[Dataset records]
——
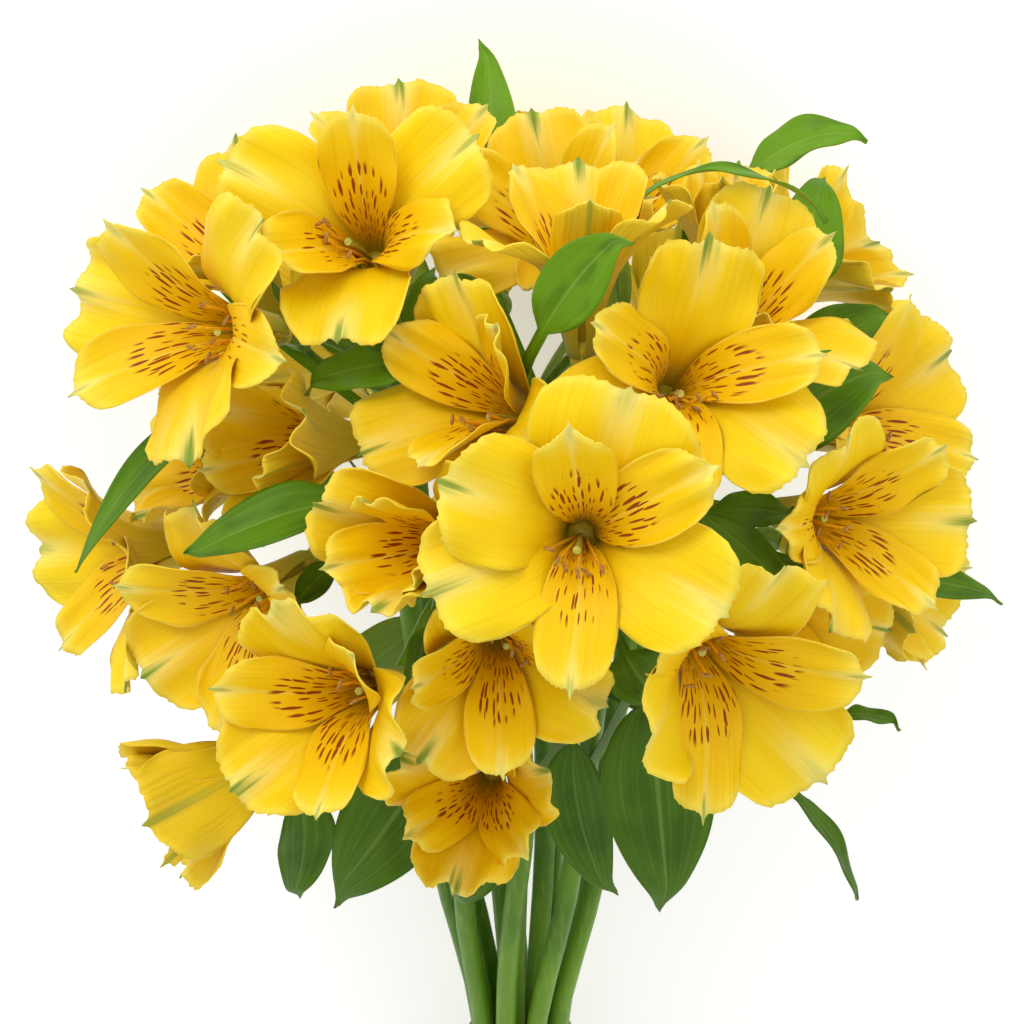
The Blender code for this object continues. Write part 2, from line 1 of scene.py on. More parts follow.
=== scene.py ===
# %% [markdown]
# # A hand-tied bunch of yellow alstroemeria
# The bunch lies on its side on a pale table. Twelve leafy stems are held by a rubber
# band, and thirty-one open blooms make its head. This lesson dresses the plain solids
# of the frame: every bloom, every leafy stem and the band gets a finer piece that
# keeps the form and the place of the solid that it stands for.

# %% Load the frame
import math
import random
from functools import partial

import bpy
from mathutils import Matrix, Vector


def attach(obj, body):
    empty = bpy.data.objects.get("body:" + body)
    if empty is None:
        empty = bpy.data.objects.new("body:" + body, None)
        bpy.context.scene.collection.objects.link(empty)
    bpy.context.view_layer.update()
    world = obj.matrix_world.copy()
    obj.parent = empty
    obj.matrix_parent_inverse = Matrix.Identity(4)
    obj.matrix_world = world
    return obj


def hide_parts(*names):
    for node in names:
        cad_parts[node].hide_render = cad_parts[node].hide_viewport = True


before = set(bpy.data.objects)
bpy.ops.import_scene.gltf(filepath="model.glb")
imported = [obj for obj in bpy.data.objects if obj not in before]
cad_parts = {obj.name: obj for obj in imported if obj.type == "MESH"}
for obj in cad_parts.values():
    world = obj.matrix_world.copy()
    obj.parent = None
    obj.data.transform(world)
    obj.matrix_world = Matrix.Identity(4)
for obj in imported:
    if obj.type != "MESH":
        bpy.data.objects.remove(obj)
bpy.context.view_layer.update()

print("nodes in the frame:", len(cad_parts))

# %% [markdown]
# ## Sizes
# A florist thinks of a bunch as seen from in front, so every place in the tables is
# given that way, in millimetres: across to the right, up, and toward the viewer, all
# from the middle of the head. One matrix then lays the whole bunch on the table. The
# tables repeat those that the solids were made from, because a finer piece has to sit
# exactly where its solid sits.

# %% How the bunch lies
MM = 0.001
AXIS_FROM_VIEW_DEG = 40.0
LIE_TILT_DEG = 13.0
HEAD_MIDDLE = (2.9, 92.6, 80.0)


def front_to_world():
    """The bunch as seen from in front, turned to lie on its side."""
    lean = math.radians(AXIS_FROM_VIEW_DEG - LIE_TILT_DEG)
    cosine = math.cos(lean)
    sine = math.sin(lean)
    turned = Matrix(((1.0, 0.0, 0.0), (0.0, cosine, sine), (0.0, -sine, cosine))).to_4x4()
    turned.translation = Vector(HEAD_MIDDLE) * MM
    return turned


def from_millimetres():
    """Front view in millimetres to the table in metres."""
    return front_to_world() @ Matrix.Scale(MM, 4)


print("height of the middle of the head, mm:", HEAD_MIDDLE[2])

# %% [markdown]
# ## Helpers
# Blender's operators act on whatever is selected, so each step first empties the
# selection. Colours are written as they are read off a screen, and one function turns
# them into the linear values that a shader needs. One more adds a shader node with its
# settings and its links, and hands back its output, ready to be linked on.

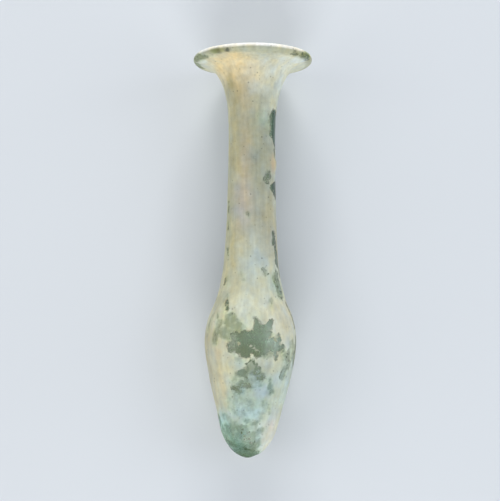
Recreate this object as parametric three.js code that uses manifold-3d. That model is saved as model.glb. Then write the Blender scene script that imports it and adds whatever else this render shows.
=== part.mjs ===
// A slender blown glass perfume flask with a spindle body, a long neck and a wide flat rim, lying on its side.
// Millimetres. The flask's axis runs along +Y with the mouth at +Y, and +Z is up.

import * as THREE from 'three';
import { mergeVertices } from 'three/addons/utils/BufferGeometryUtils.js';
import Module from 'manifold-3d';

// Driving sizes of the vessel. Heights are measured along its axis from the tip of the base.
const LENGTH = 121.5;
const BELLY_HEIGHT = 34.8;
const BELLY_RADIUS = 13.65;
const TIP_RADIUS = 7.6;
const TIP_HEIGHT = 6.6;
const NECK_RADIUS = 7.2;
const NECK_FOOT = 66;
const NECK_TOP = 103;
const RIM_RADIUS = 18;
const LIP_THICKNESS = 2.1;

// Wall thickness of the blown glass, and of the heavy drop of glass in the tip.
const WALL = 1.3;
const TIP_WALL = 3.2;
const TIP_WALL_REACH = 7;

// The flask was worked by hand: its tip and its mouth stand a little to either side of the belly's axis.
const TIP_DRIFT = -0.9;
const MOUTH_DRIFT = 0.7;

// Small flat spots where it lies, so that it doesn't roll.
const BELLY_FLAT_DEPTH = 0.15;
const RIM_FLAT_DEPTH = 0.2;

const SEGMENTS = 48;
const ROWS_PER_STATION = 3;
const LIP_ROWS = 7;

// The places that the outer wall passes through, from the tip to the underside of the lip: [height, radius].
// The first is the third one mirrored across the axis, so that the curve crosses the tip level and rounds it.
function outerStations() {
  const lipUnderside = LENGTH - LIP_THICKNESS;
  const lipCentre = RIM_RADIUS - LIP_THICKNESS / 2;
  return [
    [0.14 * TIP_HEIGHT, -0.37 * TIP_RADIUS],
    [0, 0],
    [0.14 * TIP_HEIGHT, 0.37 * TIP_RADIUS],
    [0.38 * TIP_HEIGHT, 0.66 * TIP_RADIUS],
    [TIP_HEIGHT, TIP_RADIUS],
    [0.44 * BELLY_HEIGHT, 0.73 * BELLY_RADIUS],
    [0.72 * BELLY_HEIGHT, 0.906 * BELLY_RADIUS],
    [BELLY_HEIGHT, BELLY_RADIUS],
    [1.18 * BELLY_HEIGHT, 0.93 * BELLY_RADIUS],
    [1.34 * BELLY_HEIGHT, 0.77 * BELLY_RADIUS],
    [1.54 * BELLY_HEIGHT, 0.64 * BELLY_RADIUS],
    [NECK_FOOT, 1.06 * NECK_RADIUS],
    [NECK_TOP, NECK_RADIUS],
    [NECK_TOP + 6.4, 1.12 * NECK_RADIUS],
    [NECK_TOP + 11.4, 1.36 * NECK_RADIUS],
    [NECK_TOP + 14.6, 0.72 * lipCentre],
    [lipUnderside, lipCentre],
  ].map(([height, radius]) => new THREE.Vector3(radius, height, 0));
}

// How thick the wall is at a height: heavy in the tip, even above it.
function wallAt(height) {
  return WALL + (TIP_WALL - WALL) * Math.exp(-((height / TIP_WALL_REACH) ** 2));
}

// The closed section of the vessel: up the outside, round the lip and down the inside, from axis to axis.
function section() {
  const curve = new THREE.CatmullRomCurve3(outerStations(), false, 'centripetal');
  const spans = curve.points.length - 1;
  const rows = (spans - 1) * ROWS_PER_STATION;
  const outside = [];
  const inside = [];
  for (let row = 0; row <= rows; row += 1) {
    const share = (1 + row / ROWS_PER_STATION) / spans;
    const place = curve.getPoint(share);
    const along = curve.getTangent(share);
    const wall = wallAt(place.y);
    outside.push(new THREE.Vector2(place.x, place.y));
    inside.push(new THREE.Vector2(place.x - along.y * wall, place.y + along.x * wall));
  }
  outside[0].set(0, 0);
  inside[0].set(0, TIP_WALL);

  // The lip is a half round between the two faces of the flare, so the inner face ends on the lip's top.
  const half = LIP_THICKNESS / 2;
  const centre = new THREE.Vector2(RIM_RADIUS - half, LENGTH - half);
  const lip = [];
  for (let row = 1; row < LIP_ROWS; row += 1) {
    const turn = -Math.PI / 2 + (Math.PI * row) / LIP_ROWS;
    lip.push(new THREE.Vector2(centre.x + half * Math.cos(turn), centre.y + half * Math.sin(turn)));
  }
  inside[rows].set(centre.x, LENGTH);
  return [...outside, ...lip, ...inside.reverse()];
}

// Sideways drift of the axis at a height.
function driftAt(height) {
  if (height < BELLY_HEIGHT) {
    return TIP_DRIFT * (1 - height / BELLY_HEIGHT) ** 2;
  }
  return (MOUTH_DRIFT * (height - BELLY_HEIGHT)) / (LENGTH - BELLY_HEIGHT);
}

// The angle that the axis makes with the ground when the belly and the rim both touch it.
function lyingAngle() {
  const run = LENGTH - LIP_THICKNESS / 2 - BELLY_HEIGHT;
  return Math.atan2(RIM_RADIUS - RIM_FLAT_DEPTH - (BELLY_RADIUS - BELLY_FLAT_DEPTH), run);
}

// A closed solid from a geometry: shared corners merged, and the empty triangles at the axis dropped.
function solidFrom(wasm, geometry) {
  const bare = geometry.clone();
  bare.deleteAttribute('normal');
  bare.deleteAttribute('uv');
  const merged = mergeVertices(bare, 1e-4);
  const corners = [];
  for (let i = 0; i < merged.index.count; i += 3) {
    const triangle = [0, 1, 2].map((k) => merged.index.getX(i + k));
    if (new Set(triangle).size === 3) {
      corners.push(...triangle);
    }
  }
  const mesh = new wasm.Mesh({
    numProp: 3,
    vertProperties: new Float32Array(merged.attributes.position.array),
    triVerts: new Uint32Array(corners),
  });
  return new wasm.Manifold(mesh);
}

function geometryFrom(solid) {
  const mesh = solid.getMesh();
  const geometry = new THREE.BufferGeometry();
  geometry.setAttribute('position', new THREE.BufferAttribute(mesh.vertProperties, mesh.numProp));
  geometry.setIndex(new THREE.BufferAttribute(mesh.triVerts, 1));
  return geometry;
}

// The whole flask as it lies, with its two flat spots on the ground at z = 0.
function flaskGeometry(wasm) {
  const vessel = new THREE.LatheGeometry(section(), SEGMENTS);
  const position = vessel.attributes.position;
  for (let i = 0; i < position.count; i += 1) {
    position.setX(i, position.getX(i) + driftAt(position.getY(i)));
  }
  const angle = lyingAngle();
  vessel.rotateX(angle);
  const bellyCentre = BELLY_HEIGHT * Math.sin(angle);
  vessel.translate(0, 0, (BELLY_RADIUS - BELLY_FLAT_DEPTH) / Math.cos(angle) - bellyCentre);

  const ground = new THREE.BoxGeometry(4 * RIM_RADIUS, 4 * LENGTH, RIM_RADIUS);
  ground.translate(0, 0, -RIM_RADIUS / 2);
  const lying = geometryFrom(solidFrom(wasm, vessel).subtract(solidFrom(wasm, ground)));
  lying.computeVertexNormals();
  lying.computeBoundingBox();
  return lying;
}

const wasm = await Module();
wasm.setup();

const glass = new THREE.MeshStandardMaterial({ color: 0xb9bfa6, roughness: 0.5, metalness: 0 });
const flask = new THREE.Mesh(flaskGeometry(wasm), glass);
flask.name = 'flask';

// The origin is under the middle of the flask's box.
const middle = flask.geometry.boundingBox.getCenter(new THREE.Vector3());
flask.position.set(-middle.x, -middle.y, 0);

const group = new THREE.Group();
group.add(flask);

export default group;
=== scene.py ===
import math
import random

import bpy
import numpy as np
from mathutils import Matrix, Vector, noise


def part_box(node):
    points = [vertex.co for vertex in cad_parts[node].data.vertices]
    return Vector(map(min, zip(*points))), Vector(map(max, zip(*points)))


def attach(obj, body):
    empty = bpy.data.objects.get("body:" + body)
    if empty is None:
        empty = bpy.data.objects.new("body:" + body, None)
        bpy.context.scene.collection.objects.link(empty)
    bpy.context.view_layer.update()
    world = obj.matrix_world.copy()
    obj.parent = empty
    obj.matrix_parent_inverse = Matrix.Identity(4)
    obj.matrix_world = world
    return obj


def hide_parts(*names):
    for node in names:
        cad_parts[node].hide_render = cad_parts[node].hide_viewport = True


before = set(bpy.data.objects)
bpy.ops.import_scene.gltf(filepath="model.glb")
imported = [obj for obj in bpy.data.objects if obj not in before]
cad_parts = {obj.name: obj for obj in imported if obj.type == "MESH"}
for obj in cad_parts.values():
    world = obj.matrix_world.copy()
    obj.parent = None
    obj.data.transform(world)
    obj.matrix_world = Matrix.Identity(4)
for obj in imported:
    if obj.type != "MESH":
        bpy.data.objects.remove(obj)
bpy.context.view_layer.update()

# The flask is one vessel of green glass, blown on a pipe and drawn out while it turned: a small heavy tip, a
# spindle body, a long neck and a wide rim, flared and rounded in the fire. Heights are in millimetres along
# its axis from the tip. It lies on its belly and its rim, so its axis rises a little towards the mouth.
MM = 0.001
LENGTH = 121.5
BELLY_HEIGHT = 34.8
BELLY_RADIUS = 13.65
TIP_RADIUS = 7.6
TIP_HEIGHT = 6.6
NECK_RADIUS = 7.2
NECK_FOOT = 66
NECK_TOP = 103
RIM_RADIUS = 18
LIP_THICKNESS = 2.1
WALL = 1.3
TIP_WALL = 3.2
TIP_WALL_REACH = 7
TIP_DRIFT = -0.9
MOUTH_DRIFT = 0.7
BELLY_FLAT_DEPTH = 0.15
RIM_FLAT_DEPTH = 0.2
UNEVENNESS = 0.09
SWELLS_AROUND = 1.1
SWELLS_PER_METRE = 90
POLE_REACH = 3
WELD = 0.002

COLUMNS = 160
OUTSIDE_STEP = 0.46
LIP_STEP = 0.3
INSIDE_STEP = 1.0
CURVE_STEPS = 40

# The dulled surface has clouds of green and olive. It is deep green in the tip, on the rim and along the
# right flank, pale where it is hazy, and buff in its pits. The glass's own depth has a colour and a density.
GLASS_GREEN = (0.58, 0.72, 0.53, 1)
GLASS_OLIVE = (0.48, 0.57, 0.35, 1)
GLASS_DEEP = (0.05, 0.16, 0.07, 1)
GLASS_HAZE = (0.75, 0.94, 0.79, 1)
GLASS_PIT = (0.80, 0.80, 0.64, 1)
GLASS_BODY = (0.20, 0.76, 0.46, 1)
GLASS_DENSITY = 150.0
GLASS_IOR = 1.5
GLASS_CLEARNESS = 0.68
GLASS_DULLNESS = (0.08, 0.30)
GLASS_CLOUDS = 210.0
GLASS_RELIEF = 0.06
HAZE_DRIFT = (1.3, 0.5)
PIT_SHARE = 0.4
PIT_DULLNESS = 0.3

# Where the surface is deep green, in millimetres, and in degrees to the right for the flank.
DEEP_TIP = 13
DEEP_TIP_FADE = 10
DEEP_TIP_SHARE = 0.62
DEEP_TIP_LESS_RIGHT = 0.25
DEEP_FLANK = (52, 104)
DEEP_FLANK_FADE = 8
DEEP_FLANK_HEIGHT = 62
DEEP_FLANK_BELOW = 0.25
DEEP_RIM = 4
DEEP_RIM_FADE = 2
DEEP_RIM_SHARE = 0.55

# Places where the bare glass is hazy, and a deeper one: height, turn to the right in degrees, half height,
# half width in millimetres, and how hazy or deep.
HAZED = {
    "top right of the belly window": (38.2, 19, 3.2, 3.6, 1.0),
    "right arm of the belly window": (33.4, 37, 3.8, 5.0, 1.0),
    "left fleck under the window": (23.5, -12, 5.0, 4.0, 0.3),
}
DEEPENED = {
    "middle of the belly window": (34.2, 4, 4.5, 4.0, 0.2),
}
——
Exactly reproduce the lines that run from the line bearing "Recreate this object" through the line bearing "const TIP_WALL_REACH = 7;", with both end lines included.

Recreate this object as parametric three.js code that uses manifold-3d. That model is saved as model.glb. Then write the Blender scene script that imports it and adds whatever else this render shows.
=== part.mjs ===
// A slender blown glass perfume flask with a spindle body, a long neck and a wide flat rim, lying on its side.
// Millimetres. The flask's axis runs along +Y with the mouth at +Y, and +Z is up.

import * as THREE from 'three';
import { mergeVertices } from 'three/addons/utils/BufferGeometryUtils.js';
import Module from 'manifold-3d';

// Driving sizes of the vessel. Heights are measured along its axis from the tip of the base.
const LENGTH = 121.5;
const BELLY_HEIGHT = 34.8;
const BELLY_RADIUS = 13.65;
const TIP_RADIUS = 7.6;
const TIP_HEIGHT = 6.6;
const NECK_RADIUS = 7.2;
const NECK_FOOT = 66;
const NECK_TOP = 103;
const RIM_RADIUS = 18;
const LIP_THICKNESS = 2.1;

// Wall thickness of the blown glass, and of the heavy drop of glass in the tip.
const WALL = 1.3;
const TIP_WALL = 3.2;
const TIP_WALL_REACH = 7;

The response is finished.